• **RECORD LIST**
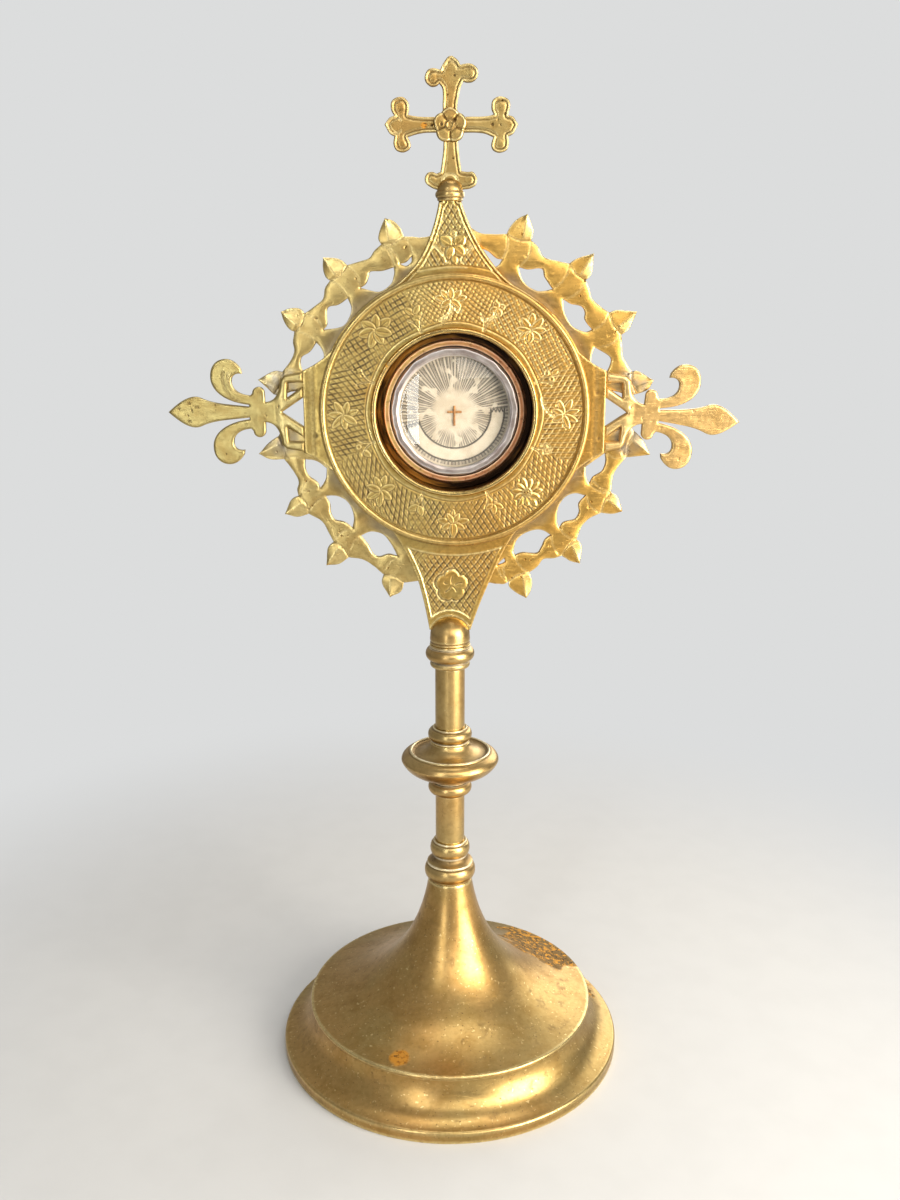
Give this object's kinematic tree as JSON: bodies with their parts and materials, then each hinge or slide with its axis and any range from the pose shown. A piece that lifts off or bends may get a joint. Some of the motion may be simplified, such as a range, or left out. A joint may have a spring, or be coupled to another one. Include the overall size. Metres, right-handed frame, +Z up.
{
  "type": "reliquary",
  "caption": "Free-standing brass altar reliquary: round foot, knopped stem, engraved ring head with a glazed relic case, leaf sprays, fleurs-de-lis and a finial cross.",
  "frame": {"origin": "centre of the foot's underside, on the stem's axis", "axes": "+Z up the stem, -Y towards the front with the glass, +X towards the viewer's right"},
  "size_m": [0.1817, 0.1196, 0.33],
  "materials": {
    "spun_brass": "aged satin, pitted",
    "turned_brass": "aged satin with brown tarnish in the coves",
    "sheet_brass": "aged satin",
    "engraved_brass": "engraved, with dark lines",
    "polished_brass": "polished",
    "cast_brass": "aged satin",
    "copper": "satin copper colour",
    "silvered": "silvered satin",
    "steel": "dull",
    "glass": "clear, domed",
    "card": "aged card, printed with rays",
    "relic_wood": "dark, dry",
    "wax": "sealing wax, satin"
  },
  "bodies": {
    "stand": {"foot_ring": "spun_brass", "bell_foot": "spun_brass", "clamp_washer": "steel", "tie_rod_nut": "steel", "tie_rod": "steel", "lower_collar": "turned_brass", "lower_tube": "turned_brass", "knop_lower_ring": "turned_brass", "knop_disc": "turned_brass", "knop_upper_ring": "turned_brass", "upper_tube": "turned_brass", "upper_collar": "turned_brass", "dome_socket": "turned_brass", "tail_pin": "turned_brass", "head_plate": "sheet_brass", "drum_wall": "sheet_brass", "face_ring": "engraved_brass", "bead_rim": "sheet_brass", "bezel": "polished_brass", "well_tube": "polished_brass", "stop_ring": "sheet_brass", "retaining_ring": "sheet_brass", "rear_case": "sheet_brass", "case_hinge": "sheet_brass", "hinge_pin": "steel", "wreath_upper_right": "cast_brass", "wreath_upper_left": "cast_brass", "wreath_lower_right": "cast_brass", "wreath_lower_left": "cast_brass", "fleur_right": "cast_brass", "fleur_left": "cast_brass", "finial_ball": "turned_brass", "finial_cross": "cast_brass", "cross_rosette": "cast_brass"},
    "theca": {"theca_carrier": "copper", "theca_case": "silvered", "theca_bezel": "silvered", "theca_glass": "glass", "paper_card": "card", "paper_banner": "card", "relic_cross": "relic_wood", "backing_pad": "card", "theca_lid": "silvered", "wax_seal": "wax"},
    "door": {"rear_door": "sheet_brass", "door_spring": "sheet_brass", "door_tab": "sheet_brass"}
  },
  "joints": [
    {"name": "theca_turn", "type": "hinge", "parent": "stand", "child": "theca", "pos_m": [0.0014, 0, 0.2254], "axis": [0, 1, 0], "continuous": true},
    {"name": "door_hinge", "type": "hinge", "parent": "stand", "child": "door", "pos_m": [-0.0315, 0.01175, 0.2254], "axis": [0, 0, 1], "range_deg": [0, 110]}
  ]
}
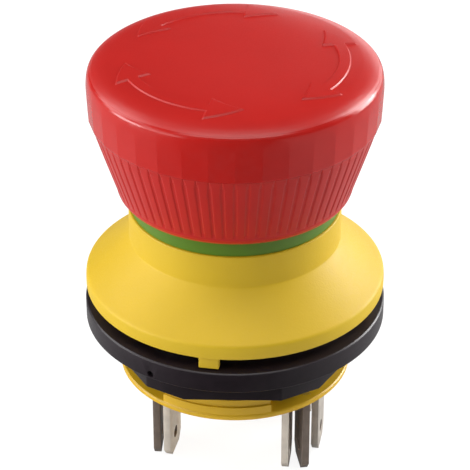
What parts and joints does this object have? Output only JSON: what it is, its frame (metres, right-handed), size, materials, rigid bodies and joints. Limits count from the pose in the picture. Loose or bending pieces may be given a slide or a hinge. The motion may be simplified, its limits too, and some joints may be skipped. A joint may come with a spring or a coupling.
{
  "type": "emergency stop button",
  "caption": "Panel-mounted emergency stop button: red twist-release mushroom head on a yellow bell collar, with locking nut and blade terminals.",
  "frame": {"origin": "on the button's axis, in the plane of the panel's front face where the collar seats", "axes": "+Z along the axis from the panel towards the hand; -Y is the side with the locating lug; +X to the right seen from the lug's side"},
  "size_m": [0.0336, 0.0336, 0.0483],
  "materials": {
    "red_plastic": "satin moulded crown, gloss band",
    "yellow_plastic": "fine grained moulding",
    "green_plastic": "satin moulding",
    "black_plastic": "matte moulding",
    "dark_plastic": "satin glass-filled nylon",
    "ivory_plastic": "matte moulding",
    "black_rubber": "matte",
    "steel": "turned and zinc plated",
    "spring_steel": "drawn wire",
    "tinned_brass": "stamped and tin plated",
    "silver_alloy": "pressed silver alloy",
    "bronze": "stamped spring bronze"
  },
  "bodies": {
    "housing": {"threaded_barrel": "black_plastic", "bell_collar": "yellow_plastic", "panel_gasket": "black_rubber", "collar_oring": "black_rubber", "indicator_ring": "green_plastic", "wiper_seal": "black_rubber", "contact_base": "yellow_plastic", "terminal_front_left": "tinned_brass", "terminal_front_right": "tinned_brass", "terminal_rear_left": "tinned_brass", "terminal_rear_right": "tinned_brass", "contact_rivets": "silver_alloy", "return_spring": "spring_steel", "contact_spring_left": "spring_steel", "contact_spring_right": "spring_steel"},
    "slider": {"slider": "black_plastic", "contact_pusher": "ivory_plastic", "latch_spring_left": "spring_steel", "latch_spring_right": "spring_steel", "torsion_spring": "spring_steel"},
    "head": {"head": "red_plastic", "stem": "steel", "stem_clip": "steel"},
    "latch_left": {"latch_pin_left": "steel"},
    "latch_right": {"latch_pin_right": "steel"},
    "bridge_left": {"bridge_left": "bronze"},
    "bridge_right": {"bridge_right": "bronze"},
    "locking_ring": {"locking_ring": "dark_plastic"},
    "nut": {"hex_nut": "dark_plastic"}
  },
  "joints": [
    {"name": "head_press", "type": "slide", "parent": "housing", "child": "slider", "axis": [0, 0, 1], "range_m": [-0.0036, 0], "stiffness_N_per_m": 1000, "springref_m": 0.004, "deforming": ["return_spring", "contact_spring_left", "contact_spring_right"]},
    {"name": "head_twist", "type": "hinge", "parent": "slider", "child": "head", "pos_m": [0, 0, 0.02], "axis": [0, 0, 1], "range_deg": [-40, 40], "stiffness_Nm_per_rad": 0.06, "deforming": ["torsion_spring"]},
    {"name": "latch_left", "type": "slide", "parent": "slider", "child": "latch_left", "axis": [-1, 0, 0], "range_m": [-0.0008, 0], "stiffness_N_per_m": 400, "springref_m": 0.001, "deforming": ["latch_spring_left"]},
    {"name": "latch_right", "type": "slide", "parent": "slider", "child": "latch_right", "axis": [1, 0, 0], "range_m": [-0.0008, 0], "stiffness_N_per_m": 400, "springref_m": 0.001, "deforming": ["latch_spring_right"]},
    {"name": "bridge_left_travel", "type": "slide", "parent": "housing", "child": "bridge_left", "axis": [0, 0, 1], "range_m": [-0.0036, 0]},
    {"name": "bridge_right_travel", "type": "slide", "parent": "housing", "child": "bridge_right", "axis": [0, 0, 1], "range_m": [-0.0036, 0]},
    {"name": "nut_travel", "type": "slide", "parent": "housing", "child": "locking_ring", "axis": [0, 0, 1], "range_m": [-0.0009, 0.00025]},
    {"name": "nut_turn", "type": "hinge", "parent": "locking_ring", "child": "nut", "pos_m": [0, 0, -0.0057], "axis": [0, 0, 1], "range_deg": [-216, 60]}
  ],
  "couplings": [
    {"joint": "bridge_left_travel", "follows": "head_press", "ratio": 1},
    {"joint": "bridge_right_travel", "follows": "head_press", "ratio": 1},
    {"joint": "nut_turn", "follows": "nut_travel", "rad_per_m": 4188.8}
  ]
}
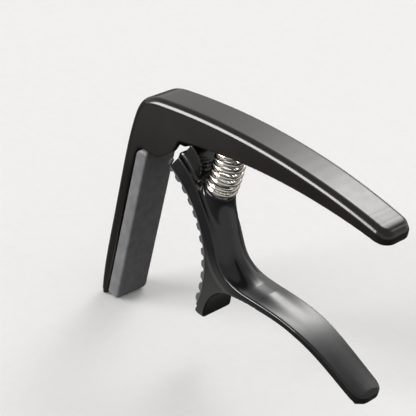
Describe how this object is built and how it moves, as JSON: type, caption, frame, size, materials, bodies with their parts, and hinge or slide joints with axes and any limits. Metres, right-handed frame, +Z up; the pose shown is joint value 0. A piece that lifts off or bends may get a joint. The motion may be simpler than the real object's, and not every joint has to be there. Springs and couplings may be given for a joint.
{
  "type": "guitar capo",
  "caption": "Trigger capo: a string bar with a padded face and upper handle, hinged to a curved padded jaw with a lower handle and opened against a coil spring.",
  "frame": {"origin": "centre of the string pad's contact face, in the capo's middle plane", "axes": "+Z up, along the string bar towards the hinge; +X from the string pad towards the back of the neck and the handle ends; +Y across the capo, along the guitar neck"},
  "size_m": [0.0954, 0.0136, 0.074],
  "materials": {
    "frame_black": "gloss black anodised or electroplated zinc alloy",
    "lever_black": "gloss black, as the frame",
    "pad_string": "matt dark grey silicone",
    "pad_neck": "matt dark grey silicone",
    "pin_steel": "plain steel",
    "spring_steel": "bright nickel-plated spring wire"
  },
  "bodies": {
    "frame": {"frame": "frame_black", "string_pad": "pad_string", "hinge_pin": "pin_steel", "coil_spring": "spring_steel"},
    "lever": {"jaw_lever": "lever_black", "neck_pad": "pad_neck"}
  },
  "joints": [
    {"name": "jaw_hinge", "type": "hinge", "parent": "frame", "child": "lever", "pos_m": [0.0026, 0, 0.0314], "axis": [0, -1, 0], "range_deg": [-31, 13], "stiffness_Nm_per_rad": 3, "springref_deg": -37.24, "deforming": ["coil_spring"]}
  ]
}
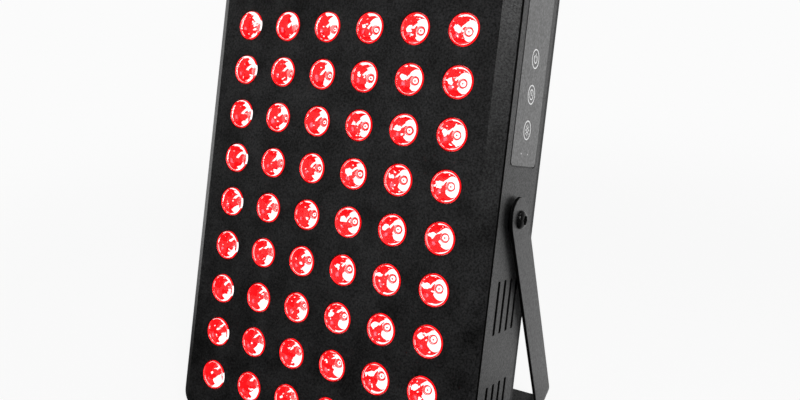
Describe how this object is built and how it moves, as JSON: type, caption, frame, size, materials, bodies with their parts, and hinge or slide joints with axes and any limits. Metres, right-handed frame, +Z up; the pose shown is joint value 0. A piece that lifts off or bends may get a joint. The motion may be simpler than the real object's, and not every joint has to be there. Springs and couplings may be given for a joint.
{
  "type": "red light therapy panel",
  "caption": "Table-top red light therapy panel: a lamp field in a shallow black sheet-metal case that leans back on a U-shaped strap bracket, with side touch strip, vents, rear fan, inlet and switch.",
  "frame": {"origin": "on the surface the panel stands on, under the middle of its bounding box", "axes": "+X to the right of someone who faces the lamps, +Y from the lamps to the back, +Z up"},
  "size_m": [0.221, 0.1372, 0.3188],
  "materials": {
    "case_paint": "fine-grained black powder coat",
    "bracket_paint": "fine-grained black powder coat",
    "lamp_lens": "clear moulded plastic, lit red from behind",
    "emitter": "small clear dome on a pale base",
    "lamp_board": "white solder mask",
    "standoff_brass": "turned",
    "sink_aluminium": "extruded, bare",
    "fan_plastic": "moulded black",
    "driver_case": "folded sheet",
    "touch_strip": "satin film with printed key marks",
    "circuit_board": "green solder mask",
    "socket_plastic": "moulded black",
    "contact_metal": "nickel plated",
    "rocker_plastic": "polished moulding",
    "zinc_steel": "zinc plated",
    "black_steel": "black oxide",
    "pad_rubber": "matt"
  },
  "bodies": {
    "panel": {"front_cover": "case_paint", "housing_shell": "case_paint", "rear_cover": "case_paint", "lens_column_1": "lamp_lens", "lens_column_2": "lamp_lens", "lens_column_3": "lamp_lens", "lens_column_4": "lamp_lens", "lens_column_5": "lamp_lens", "lens_column_6": "lamp_lens", "led_emitters": "emitter", "led_board": "lamp_board", "board_standoffs": "standoff_brass", "heat_sink": "sink_aluminium", "fan_frame": "fan_plastic", "led_driver": "driver_case", "touch_film": "touch_strip", "touch_board": "circuit_board", "inlet_socket": "socket_plastic", "inlet_pins": "contact_metal", "switch_body": "socket_plastic", "pivot_spacers": "socket_plastic", "pivot_nuts": "zinc_steel", "pivot_bolts": "black_steel"},
    "fan": {"fan_rotor": "fan_plastic"},
    "rocker": {"switch_rocker": "rocker_plastic"},
    "stand": {"stand_bracket": "bracket_paint", "stand_pads": "pad_rubber"}
  },
  "joints": [
    {"name": "bracket_tilt", "type": "hinge", "parent": "panel", "child": "stand", "pos_m": [0, -0.0024, 0.1601], "axis": [1, 0, 0], "continuous": true},
    {"name": "fan_spin", "type": "hinge", "parent": "panel", "child": "fan", "pos_m": [0, 0.0149, 0.09939], "axis": [0, 0.9724, -0.2334], "continuous": true},
    {"name": "power_rocker", "type": "hinge", "parent": "panel", "child": "rocker", "pos_m": [0.03, 0.00123, 0.03171], "axis": [1, 0, 0], "range_deg": [-18, 0]}
  ]
}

• **WRITTEN REQUEST**
Show each line of the listing that holds the string "parts".

• **WRITTEN RESPONSE**
Give this object's kinematic tree as JSON: bodies with their parts and materials, then each hinge or slide with its axis and any range from the pose shown. A piece that lifts off or bends may get a joint. Some of the motion may be simplified, such as a range, or left out. A joint may have a spring, or be coupled to another one. Include the overall size. Metres, right-handed frame, +Z up.
What parts and joints does this object have? Output only JSON: what it is, its frame (metres, right-handed), size, materials, rigid bodies and joints. Limits count from the pose in the picture. Loose or bending pieces may be given a slide or a hinge. The motion may be simplified, its limits too, and some joints may be skipped. A joint may come with a spring or a coupling.
Describe how this object is built and how it moves, as JSON: type, caption, frame, size, materials, bodies with their parts, and hinge or slide joints with axes and any limits. Metres, right-handed frame, +Z up; the pose shown is joint value 0. A piece that lifts off or bends may get a joint. The motion may be simpler than the real object's, and not every joint has to be there. Springs and couplings may be given for a joint.
Describe how this object is built and how it moves, as JSON: type, caption, frame, size, materials, bodies with their parts, and hinge or slide joints with axes and any limits. Metres, right-handed frame, +Z up; the pose shown is joint value 0. A piece that lifts off or bends may get a joint. The motion may be simpler than the real object's, and not every joint has to be there. Springs and couplings may be given for a joint.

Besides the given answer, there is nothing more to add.